Secondary CMB anisotropies from the kinetic SZ effect

We present an analytic model, based on previous works which tackled the reionization history of the universe, which allows us to describe the generation of the secondary CMB anisotropies due to the kinetic SZ effect. We take into account the "patchy pattern" of reionization (HII bubbles), the cross-correlations of these ionized regions, the small-scale fluctuations of the matter density field and the contribution from collapsed objects. For an open universe, we find that the power-spectrum $l(l+1)C_l/(2\pi)$ exhibits a plateau of height $10^{-13}$ in the range $10^3 < l < 10^6$. We find that for large wavenumbers $l > 10^4$ the signal is dominated by the contribution from collapsed halos while for $l < 10^4$ it is governed by the large-scale correlations of HII bubbles.
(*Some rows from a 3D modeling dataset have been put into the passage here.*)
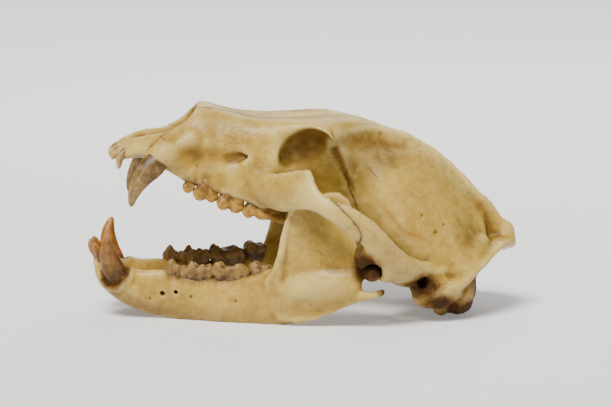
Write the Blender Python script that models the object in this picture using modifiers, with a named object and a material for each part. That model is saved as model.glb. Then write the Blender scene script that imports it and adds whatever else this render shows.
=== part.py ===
"""A brown bear skull with its jaw open: the cranium, the lower jaw and every tooth, each a closed solid.

Run it with blender --background --python part.py, or from the text editor.
The animal faces -X and its left side faces -Y. The lower jaw lies on z = 0 and the back of the
cranium leans on it, so the nose points up, as in a display case.
"""

import math

import bmesh
import bpy
import numpy as np

# Driving sizes, in metres. The outlines below are drawn on a grid of GRID_LENGTH units from the lower
# incisors to the back of the occiput, so LENGTH alone scales the whole skull.
LENGTH = 0.373
GRID_LENGTH = 373.0
UNIT = LENGTH / GRID_LENGTH

# The surface is first made this fine, in grid units, and then thinned to these triangle counts.
BONE_GRAIN = 2.2
CRANIUM_TRIANGLES = 3600
JAW_TRIANGLES = 1900

# Gaps between a bone and what sits in it.
SOCKET_GAP = 0.45
CONDYLE_GAP = 1.9

# A blade's ring is drawn a little outside its edges, because rounding it off draws it in.
BLADE_REACH = 1.06
BLADE_SWELL = 1.12

# Colour and roughness of each kind of piece.
FINISHES = {
    "bone": ((0.52, 0.38, 0.17, 1.0), 0.5),
    "upper_canine": ((0.32, 0.21, 0.12, 1.0), 0.3),
    "lower_canine": ((0.30, 0.15, 0.06, 1.0), 0.3),
    "upper_teeth": ((0.42, 0.23, 0.07, 1.0), 0.32),
    "lower_teeth": ((0.22, 0.14, 0.07, 1.0), 0.34),
}

# Half sections of the cranium's body, front to back. Each is x, then (half width, height) from the top
# midline, round the side, to the bottom midline.
BODY = [
    (-162.5, [
        (0, 145), (4, 145), (8, 144.5), (11, 143.5), (12, 142), (12, 140.5), (12, 139.5), (10, 138.5),
        (7, 138), (4, 138), (0, 138),
    ]),
    (-156.5, [
        (0, 148), (7, 148.5), (13, 147.5), (18, 145.5), (20.5, 143), (21.5, 141), (21, 139), (18, 137),
        (13, 136.5), (6, 137), (0, 137.5),
    ]),
    (-150, [
        (0, 153.5), (8, 154.5), (15, 154), (21, 151.5), (24.5, 148), (26, 145), (26, 141.5),
        (23, 138.5), (15, 138), (7, 138.5), (0, 139),
    ]),
    (-140, [
        (0, 158), (8, 159.5), (16, 159.5), (23, 156.5), (28, 152), (31, 148.5), (31.5, 145),
        (28, 142.5), (20, 141), (10, 140.5), (0, 140),
    ]),
    (-128, [
        (0, 159.5), (9, 160.5), (17, 160.5), (26, 157), (34, 152), (39, 147), (41.5, 142), (39, 137.5),
        (30, 136), (14, 137), (0, 138),
    ]),
    (-117, [
        (0, 162), (9, 162.5), (18, 162.5), (27, 159.5), (35, 154), (40, 147), (42, 139), (39, 130),
        (31, 127.5), (15, 133), (0, 134.5),
    ]),
    (-102, [
        (0, 167.5), (9, 168), (19, 169), (27, 166), (34, 158), (38, 148), (39.5, 138), (39.5, 122),
        (36, 118), (17, 127), (0, 130),
    ]),
    (-92, [
        (0, 187), (7, 187), (15, 184), (24, 176), (32, 163), (36.5, 151), (38.5, 138), (40, 121),
        (37.5, 114), (18, 123), (0, 126),
    ]),
    (-75, [
        (0, 182), (7, 182), (15, 180.5), (24, 174), (32, 163), (37, 151), (39.5, 138), (43.5, 117),
        (41.5, 109), (19, 119), (0, 122),
    ]),
    (-60, [
        (0, 177), (9, 177), (18, 177), (27, 173), (34, 163), (37.5, 151), (40, 138), (46, 114),
        (45, 102.5), (20, 113), (0, 117),
    ]),
    (-45, [
        (0, 172.5), (10, 173), (20, 174), (30, 171.5), (36.5, 163), (40, 151), (43.5, 138), (49, 115),
        (48, 97.5), (20, 107), (0, 112),
    ]),
    (-32, [
        (0, 170.5), (11, 171), (22, 173), (33, 171.5), (40, 163), (44, 151), (49, 139), (53.5, 116),
        (50, 93), (21, 102), (0, 107.5),
    ]),
    (-23, [
        (0, 170), (12, 170.5), (24, 173), (35, 172), (43, 164), (46, 154), (51, 142), (54, 117),
        (49, 89), (21, 98), (0, 104),
    ]),
    (-13, [
        (0, 170), (12, 170.5), (25, 173), (37, 172), (43, 165), (36, 156), (33, 143), (36, 118),
        (39, 87), (22, 95), (0, 101),
    ]),
    (0, [
        (0, 171), (12, 171.5), (26, 173), (39, 172), (45, 168), (37, 160), (30, 145), (28, 120),
        (29, 96), (20, 93), (0, 98),
    ]),
    (12, [
        (0, 172.5), (13, 173), (27, 174), (41, 172), (50, 168.5), (41, 161), (32, 145), (28, 122),
        (25, 97), (18, 90), (0, 93),
    ]),
    (24, [
        (0, 173.5), (13, 174), (27, 173.5), (40, 170), (48, 164), (42, 157), (34, 143), (31, 122),
        (26, 95), (18, 84), (0, 87),
    ]),
    (36, [
        (0, 173), (13, 173.5), (24, 172), (32, 167), (36, 158), (36.5, 148), (36, 135), (34, 115),
        (27, 92), (18, 79), (0, 81),
    ]),
    (50, [
        (0, 170), (11, 170), (20, 167), (28, 160), (34, 150), (39, 138), (42, 124), (44, 104),
        (40, 84), (24, 70), (0, 72),
    ]),
    (65, [
        (0, 166), (7, 165), (14, 160.5), (25, 152), (35, 142), (43, 130), (49, 115), (53, 97),
        (52, 76), (32, 58), (0, 60),
    ]),
    (80, [
        (0, 161), (4, 159), (10, 153), (23, 144), (35, 134), (45, 121), (52, 106), (57, 88), (60, 66),
        (40, 46), (0, 49),
    ]),
    (95, [
        (0, 154), (3, 152), (8, 146), (21, 137), (34, 127), (45, 114), (53, 98), (58, 79), (64, 55),
        (46, 34), (0, 37),
    ]),
    (110, [
        (0, 145.5), (3, 143.5), (8, 137), (20, 128), (33, 117), (44, 104), (52, 88), (58, 70),
        (66, 46), (46, 22), (0, 25),
    ]),
    (125, [
        (0, 134), (3, 132), (7, 125), (18, 116), (31, 105), (42, 92), (51, 77), (58, 61), (64, 41),
        (42, 14), (0, 13),
    ]),
    (136, [
        (0, 122), (3, 119.5), (6, 112), (15, 102), (27, 92), (38, 80), (49, 67), (58, 54), (61, 41),
        (34, 20), (0, 11),
    ]),
    (146, [
        (0, 111), (3, 108), (5, 100), (12, 91), (22, 82), (32, 74), (44, 65), (54, 54), (54, 43),
        (30, 32), (0, 31),
    ]),
    (155, [
        (0, 100), (3, 97), (4, 91), (9, 84), (16, 77), (24, 71), (35, 65), (45, 57), (44, 49),
        (18, 45), (0, 47),
    ]),
    (161, [
        (0, 86), (2, 84), (4, 81), (7, 77), (11, 73), (19, 69), (30, 64), (32, 58), (22, 54), (8, 54),
        (0, 56),
    ]),
]

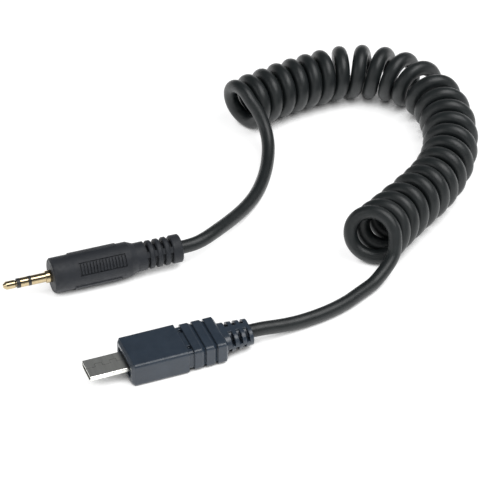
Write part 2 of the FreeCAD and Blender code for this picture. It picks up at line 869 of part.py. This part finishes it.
def multipin_overmould():
    """Housing and bend relief in one moulding."""
    full = (block_width, block_height, block_round)
    nose = (block_width - 2 * nose_inset, block_height - 2 * nose_inset, block_round)
    foot = (block_width - 2 * rib_foot_inset, block_height - 2 * rib_foot_inset, block_round)
    groove = (block_width - 2 * groove_depth, block_height - 2 * groove_depth, block_round)
    flat = (block_width - 2 * rib_inset, block_height - 2 * rib_inset, block_round)
    groove_x = rear_x - groove_back
    pieces = [rounded_block(front_x - nose_length, nose, front_x, full, 0),
              rounded_block(front_x, full, groove_x, full, 0),
              rounded_block(groove_x, groove, rear_x - ribs[0][0], groove, 0)]
    for start, length, slope in ribs:
        x0 = rear_x - start
        pieces.append(rounded_block(x0, flat, x0 + length, flat, 0))
        pieces.append(rounded_block(x0 + length, flat, x0 + length + slope, foot, 0))
    for (start, length, slope), following in zip(ribs, ribs[1:]):
        x0 = rear_x - start + length + slope
        pieces.append(rounded_block(x0, foot, rear_x - following[0], foot, 0))
    wide = (flat_relief_width, flat_relief_height, flat_relief_height / 2 - mould_fit)
    slim = (flat_relief_end_width, flat_relief_end_height, flat_relief_end_height / 2 - mould_fit)
    relief = rounded_block(rear_x, wide, flat_exit_x, slim, 0)
    mould = fused([*pieces, relief.cut(relief_slots())])
    pits = []
    pit_x = groove_x + pit_from_groove
    floor = block_height / 2 - groove_depth - pit_depth
    for side in (-1, 1):
        y = side * pit_offset
        pits.append(box(pit_x, pit_x + pit_length, y - pit_width / 2, y + pit_width / 2,
                        floor, block_height))
    recess = (recess_width, recess_height, recess_round)
    face_x = front_x - nose_length
    hollow = [rounded_block(face_x - 1, recess, face_x + recess_depth, recess, 0),
              shell_bar(mouth_x, shell_end, -mould_fit),
              flat_mould_envelope(mould_fit),
              tube_x(flat_jacket_x, flat_exit_x + 1, cord_r + mould_fit)]
    return mould.cut(pits + hollow)


def relief_slots():
    """Slots across the bend relief, upper and lower in turn, each side of a spine."""
    slots = []
    reach = flat_relief_width
    for start, low, high in ((upper_slot_start, relief_slot_floor, reach),
                             (lower_slot_start, -reach, -relief_slot_floor)):
        for index in range(relief_slot_count):
            x0 = rear_x + start + index * relief_slot_pitch - relief_slot_width / 2
            slots.append(box(x0, x0 + relief_slot_width, -reach, reach, low, high))
    half = relief_spine_width / 2
    kept = [box(rear_x - 1, flat_exit_x + 1, -half, half, -2 * reach, 2 * reach),
            tube_x(rear_x - 1, flat_exit_x + 1, cord_r + relief_web)]
    return [slot.cut(kept) for slot in slots]


def build_flat():
    parts = {}
    parts["multipin_shell"] = multipin_shell()
    parts["multipin_insulator"] = multipin_insulator()
    for number, y in enumerate(contact_places(), 1):
        parts["multipin_contact_" + str(number)] = multipin_contact(y)
    parts["multipin_latch_right"] = multipin_latch(-latch_offset)
    parts["multipin_latch_left"] = multipin_latch(latch_offset)
    parts["multipin_solder"] = multipin_solder()
    parts.update(multipin_wires())
    parts["multipin_can"] = multipin_can()
    parts["multipin_cord_end"] = tube_x(flat_jacket_x, flat_exit_x, cord_r)
    parts["multipin_inner_mould"] = multipin_inner_mould(parts)
    parts["multipin_overmould"] = multipin_overmould()
    return {name: flat_place(shape) for name, shape in parts.items()}


def build_cord():
    cord = {}
    edges = coil_edges()
    print_least_gap(edges)
    cord["cord_coil"] = swept(edges, cord_d, "cord_coil")
    route = [jack_point(jack_length), jack_point(jack_length + exit_run), *jack_lead_route,
             coil_start - strand_way(first_curl) * coil_run, coil_start]
    cord["cord_jack_lead"] = swept(rounded_path(route, "cord_jack_lead"), cord_d,
                                   "cord_jack_lead")
    route = [coil_end, coil_end + landing_way * exit_run, *flat_lead_route,
             Vector(flat_exit_x + exit_run, 0, mid_z), Vector(flat_exit_x, 0, mid_z)]
    cord["cord_flat_lead"] = swept(rounded_path(route, "cord_flat_lead"), cord_d,
                                   "cord_flat_lead")
    return cord


def main():
    os.makedirs("parts", exist_ok=True)
    nodes = {**build_cord(), **build_jack(), **build_flat()}
    for name, shape in nodes.items():
        shape.exportStep("parts/" + name + ".step")
        volume = sum(solid.Volume for solid in shape.Solids)
        print(name, len(shape.Solids), "solids, volume", round(volume, 2), shape.isValid())


main()
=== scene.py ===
import math

import bpy
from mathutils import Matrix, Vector


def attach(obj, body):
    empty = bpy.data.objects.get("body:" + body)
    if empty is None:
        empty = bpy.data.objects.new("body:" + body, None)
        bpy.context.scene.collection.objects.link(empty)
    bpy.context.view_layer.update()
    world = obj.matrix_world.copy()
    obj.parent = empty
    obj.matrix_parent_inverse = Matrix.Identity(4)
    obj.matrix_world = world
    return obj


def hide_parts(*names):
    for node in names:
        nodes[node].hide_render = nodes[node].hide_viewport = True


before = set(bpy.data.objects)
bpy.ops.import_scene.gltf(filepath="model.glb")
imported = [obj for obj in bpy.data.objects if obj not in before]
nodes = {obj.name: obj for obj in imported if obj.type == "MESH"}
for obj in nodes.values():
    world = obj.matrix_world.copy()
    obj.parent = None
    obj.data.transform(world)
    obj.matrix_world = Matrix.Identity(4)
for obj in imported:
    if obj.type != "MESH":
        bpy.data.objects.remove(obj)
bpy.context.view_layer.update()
scene = bpy.context.scene
scene.view_settings.view_transform = "Standard"

MM = 0.001

# Camera: the photograph's viewpoint
camera_place = Vector((-171.40, -489.72, 444.60)) * MM
camera_target = Vector((32.25, 37.5, 0.0)) * MM
camera_data = bpy.data.cameras.new("camera")
camera_data.lens = 208.3
camera_data.sensor_width = 36.0
camera_data.clip_start = 0.01
camera_data.clip_end = 10.0
camera = bpy.data.objects.new("camera", camera_data)
camera.location = camera_place
camera.rotation_mode = "QUATERNION"
camera.rotation_quaternion = (camera_target - camera_place).to_track_quat("-Z", "Y")
scene.collection.objects.link(camera)
scene.camera = camera


# Cord: one spline from the round plug, through the coil, to the flat plug (millimetres)

cord_d = 3.5
cord_r = cord_d / 2
curl_r = 5.6
curl_flare = 0.9
curl_phase = 7.0
axis_start = Vector((50.0, 84.2, 0.0))
axis_heading = 17.5
bend_lengths = (28.0, 25.0, 10.2, 36.3, 8.5, 21.4)
bend_turns = (-15.0, -67.5, -25.0, -49.3, -9.0, 1.8)
bend_curls = (6.45, 4.5, 1.36, 6.41, 1.98, 4.31)
axis_bends = tuple(zip(bend_lengths, bend_turns, bend_curls))
lean_middle = -3.5
lean_end = 25.0
yaw_start = 4.5
yaw_end = 21.6
# How late the flare, and the lean and yaw at the coil's end, set in, and how early the yaw
# at its start fades
flare_power = 12
end_power = 6
start_power = 4
first_curl_angle = 45.0
last_curl_angle = -86.0
curl_total = sum(bend_curls)
first_curl = (curl_phase - first_curl_angle) / 360
last_curl = math.floor(curl_total) + (curl_phase - last_curl_angle) / 360
points_per_turn = 16
# The spline runs inside its control points, so the curls' points lie this much further out
spread = 8 / (6 + 2 * math.cos(2 * math.pi / points_per_turn))
# Where the curls lie against each other the cord is drawn this much thicker, within the
# same outside
swelling = 0.15
swell_in = 0.6
swell_out = 1.0
swell_stop = 0.4
# Near the coil's ends the curls close up: curl, reach in curls, shift along the axis, turn
# and lean
closings = ((1.35, 1.3, -0.28, 0.0, 0.0), (21.7, 1.3, 0.5, 3.5, 2.0),
            (23.2, 2.0, 0.85, 6.0, 4.5))

jack_lead_points = (
    (14.64, 35.67, 4.5),
    (17.84, 35.59, 4.5),
    (21.4, 36.45, 4.65),
    (25.2, 38.65, 4.4),
    (30.9, 42.9, 3.2),
    (36.8, 47.7, 2.1),
    (42.2, 52.8, 1.75),
    (46.8, 59.0, 1.75),
    (50.3, 65.2, 2.05),
    (52.7, 70.7, 3.4),
    (53.3, 74.9, 5.9),
    (52.5, 78.1, 9.0),
)
flat_lead_points = (
    (63.57, 12.39, 4.47),
    (56.93, 8.17, 1.75),
    (53.2, 6.35, 1.75),
    (50.05, 4.82, 1.75),
    (47.18, 3.41, 1.75),
    (42.3, 1.85, 1.75),
    (37.3, 0.95, 1.75),
    (32.3, 0.4, 1.9),
    (27.4, 0.1, 2.45),
    (22.7, 0.0, 3.24),
    (19.5, 0.0, 3.24),
)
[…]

This implies that one cannot discriminate reionization by stars from a quasar-driven scenario since the size of ionized regions never dominates the behaviour of the anisotropies. Moreover, the secondary CMB anisotropies arise from a broad range of redshifts (7.5<z<10 for the IGM and 0<z<7 for galactic halos). The signal expected in our model might bias the cosmological parameter estimation from CMB experiments such as Planck and could be detected by future mm-wavelength interferometers (e.g., ALMA).